I was still dealing with the idea that I totally sucked as a rider. I watched other riders go and they just seemed to have it so together. Now I know that I have no idea of their journeys and I was so happy to seem them have great rides. I was also jealous. And that is just me being honest. I'm not proud of how I felt. My friend Tanya gave me the sweetest pep talk. That I don't remember but that it made me feel better. I seriously considered packing up and going home. If it hadn't been for Paula I think I might have. My friend Karen told me to think of the question 'why do you ride'. Which is a good one to think on. 

I decided to stay and forget about scores and judges and take this as a schooling opportunity. 

I had a crappy sleep that night and was feeling less than motivated to show the next day. I repeated the activities of Saturday: hand walking, grazing. lunging. I had a lunch around 11 (about 3 hours before my first ride) and it just seemed to sit in my stomach like a lump. 

I walked Carmen over towards the warm up ring and a motorcycle roared by us on the highway (it's just on the other side of the fence) and backfired. Carmen went from mellow and relaxed to full on wired. Which is to be expected. I just kept walking and she settled down. I mounted and headed into the warm up ring. I should explain that the warm up area is a 20x40 indoor arena with large doors at each end. There is a small window that was open on Sunday because it was warm. You can can see the alley between the warm up and the show ring and there are people, horses etc walking by. To me this looked like a benign window. To Carmen it must of looked like this: 



Because as we walked by she leapt sideways and almost careened into another rider. I yelled an apology (and I am so very very sorry). I tried to work her and get her over it but she was spiralling. Someone asked if I wanted them to close it and I said yes. I would have preferred to work on it but I was derailing other people's warm up and that was not fair. Things improved with it closed but I had to work really hard to keep her with me. Finally I had her on the aids and soft. It felt quite good. 

We headed into the ring and I went to work. It's not that I forgot about the judge- I didn't. But she became irrelevant. We were in the ring to ride this test and school. And so that's what I did. My goal was that I was to be the one making all the decisions and Carmen was to do things because I said so. Not if she wanted to. Now before you think that I'm being mean and cruel and don't I know Xenophon that nothing beautiful can be forced? Of course I do. Except that Carmen was not scared of anything in that ring. I could walk her by all of it on a loose rein and she was fine. It was to get out of work, pure and simple. So every error I corrected and carried on. 


And by god we were bending. I didn't care how strong an aid I had to use or how it looked, if I put my leg on to bend and she ignored it I was fucking making her bend.

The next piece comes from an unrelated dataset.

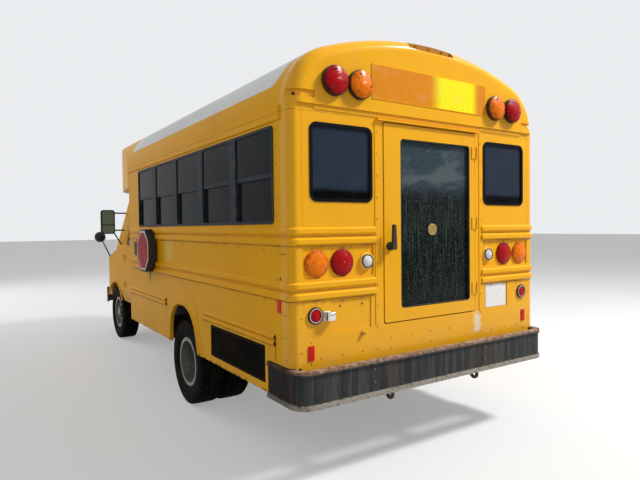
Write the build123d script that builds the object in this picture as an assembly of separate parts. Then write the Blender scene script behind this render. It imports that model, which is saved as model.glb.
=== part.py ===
from build123d import *
import math
import os

# A short school bus: a steel bus body on a cutaway van chassis with twin rear wheels.
# Millimetres. The nose points along -Y, the bus's left is +X, and the ground is z = 0.

# Overall sizes
BODY_WIDTH = 2390
CAB_HALF = 1005  # half the cab's width at its waist
BODY_LENGTH = 3840  # full-width body, back from its front post
AXLE_AHEAD = 1675  # front axle ahead of that post
REAR_OVERHANG = 2010  # rear axle to the outside of the rear wall
FRONT_OVERHANG = 850  # front axle to the front bumper's face
BUMPER_REACH = 105  # rear bumper's face behind the rear wall
HALF = BODY_WIDTH / 2
WHEELBASE = BODY_LENGTH - REAR_OVERHANG + AXLE_AHEAD

# Heights above the ground
SKIRT_Z = 540
FLOOR_Z = 930
GUTTER_Z = 2390
RAIL_TOP_Z = 800
WALL_FOOT_Z = 757  # rear wall and rear corners, just above the bumper
BUMPER_ARM_Z = (600, 720)  # the frame's tails, which carry the rear bumper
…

You will see at about the 4:30 mark she tries to run in and I am like 'nope. We are going back to the rail and I'm STILL going to get after you to lengthen those 3 strides. You can see my left leg coming off and booting her back.   At the 5:29 mark you can see think about bopping away and both my legs came on and drove her forward. It was not a pretty test but we got it done. Carmen's face at the end kind of says it all.  I didn't even see my score or my test until the show was all over because at this point it didn't really matter.  I was sure it was awful. My mark was 59.22%, with the comment "rider has nice leg position but needs to be more balanced in the saddle and able to influence the bend from the inside leg to the outside rein. (see rider sucks!) Truthful to be sure. I am riding to the best of my ability and Carmen is able to stiffen everything and it's like riding a pogo stick. 

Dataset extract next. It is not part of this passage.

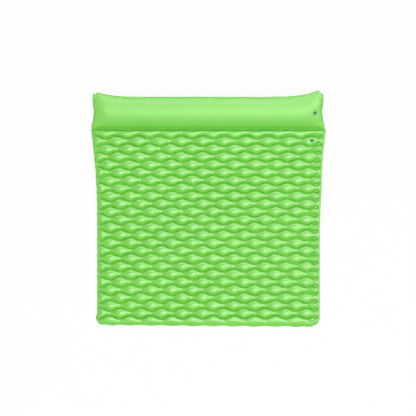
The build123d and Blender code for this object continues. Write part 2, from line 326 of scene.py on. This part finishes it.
def chamber_rows(across, lines):
    """Rows of points of the mat's grid, from the fold to the foot.

    Each is (y, height, weld strength, how far inside a chamber).
    """
    side = np.sign(across)
    edge = FOOT_HALF - SEAM - np.abs(across)  # distance in from the side seam
    lens_phase = 2 * math.pi * (across + LENS / 4) / LENS
    tube, closing, weld_end, near_end = side_shapes(edge, side)
    ripple_depth = np.array([RIPPLE_LEFT, RIPPLE_RIGHT])
    on_right = (side > 0).astype(int)
    foot_slope = -FOOT_SLOPE * across / FOOT_HALF
    foot_wave = 0.25 * (lines[1] - lines[1].mean()) + 1.0 * MM * wobble(across, 40 * MM)
    rows = []

    def flat_row(y):
        rows.append((y, np.zeros_like(across), np.ones_like(across), np.zeros_like(across)))

    flat_row(np.full_like(across, FOLD_Y - FOLD_SEAM * 0.4))
    for n, (upper, lower) in enumerate(zip(lines, lines[1:])):
        first, last = n == 0, n == len(lines) - 2
        lean, least, swelling = HEAD_ROW if first else FOOT_ROW if last else INNER_ROW
        land = LAND / 2 + WELD_END / 2 * weld_end * rng.uniform(0.6, 1.3)
        high = upper - (0 if first else land)
        low = lower + (foot_slope if last else land)
        phase = lens_phase + math.pi * (n + 1)  # 0 at the middle of each lens of this row
        wide = np.abs(np.cos(phase / 2))
        lens = np.clip(((phase + math.pi) // (2 * math.pi)).astype(int) + 12, 0, LENSES - 1)
        size = 1 + rng.normal(0, LENS_VARY, LENSES)[lens]
        skew = rng.normal(0, LENS_SKEW, LENSES)[lens]
        crest = NECK + (CREST - NECK) * (least + swelling * wide**1.2 * size)
        # the film puckers where the weld lines bend
        puckers = (0.5 + wide) * (END_PUCKERS if first or last else 1)
        gather_up = wobble(across, PUCKER_PITCH) * puckers
        gather_down = wobble(across, PUCKER_PITCH) * puckers
        crossings = rng.uniform(2.2, 3.2, 2)
        offsets = rng.uniform(0, 2 * math.pi, 2)
        depth = rng.uniform(0.8, 1.7, 2) * ripple_depth
        for share in spaced(CHAMBER_STEPS):
            q = 2 * share**lean - 1 + skew * wide
            arch = np.maximum(0, 1 - q * q) ** ROUND if 0 < share < 1 else np.zeros_like(across)
            pucker = gather_up * (1 - share) ** 3 + gather_down * share**3
            body = crest * arch * closing * (1 + PUCKER * pucker)
            turns = share * crossings[on_right] * 2 * math.pi + offsets[on_right]
            body = body + np.sin(turns) * depth[on_right] * near_end * np.sqrt(arch)
            channel = tube * (0.4 + 0.6 * math.sin(math.pi * share))
            height = np.where(edge <= 0, 0, soft_max(body, channel, CHANNEL_BLEND))
            chamber = np.full_like(across, math.sin(math.pi * share))
            # the weld strength rises over each chamber's flanks toward the weld lines, so their darker tint
            # is partly painted shade in the valleys
            rows.append((high + (low - high) * share, height, 1 - np.sqrt(arch), chamber))
    flat_row(low - SEAM * 0.5 + foot_wave * 0.5)
    flat_row(low - SEAM * 0.8 + foot_wave)
    flat_row(low - SEAM + foot_wave)
    return rows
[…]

For our last test of the show I planned on a 25 minute warm up. I went in and we walked a bit in both directions asking her to soften and stretch. I then put my leg on for a trot transition and she was unnnh, I don't want to (if you imagine a whiny voice saying it you'll get the picture). Both of my legs came on and I booted her with the spurs and she leapt forward into a canter. That was fine. I asked for forward and so forward we went. After that my warm up was on prompt transitions, bending and changing stride length. It felt really really good. 

With a deep breath and a oh god can I have a beer soon we headed in. 

This time on entering the ring I picked up a trot right away and dealt with her wanting to balk at various flowers and the chair in the corner.  My goal was simple: we were not going to have any silly spooking. 

And guess what? We didn't! We laid down our best test of the show. I rode every inch of that ring. And mistakes were just that- mistakes. We had a bobble for the first canter depart but sorted it out. There was none of this running away, or going sideways crapy. When she was good I recached out and stroked her neck to let her know. On our first canter lengthen she thought about running in but I kept her going forward. It still looks awful but it's way better then running away which is what she wanted to do.  At the end I gave her a hug and said see that's what we do. The judge said something along the lines of 'it was too bad you couldn't have done that for your other tests'  I smiled and said 'well she didn't bolt so there's that'. Because what does she know of our history? And why should it matter. She judges what's in front of her and that's the thing to do. My only advice is to try to focus on the 'constructive' part of constructive criticism. Our score for this test? 62.21% and the comments: some nice moments. Needs to be more consistent. Rider needs to be able to influence the balance more with her seat, not the hands.  Fair enough. Will continue to work on that. The spurs are going to be part of my riding for now. There will be no more running through my leg or refusing to bend. I will have to be careful to not get too dependent on them or overuse them. 

I am really glad that I persisted in the show. And it felt like a major breakthrough that we had no spooks in the last test; not because Carmen decided not to but because I decided that there wouldn't be

That feels like something important. 

So I have homework for the rest of the riding season. For now Carmen and I are on a break from schooling this week. Pretty sure she's going to enjoy that.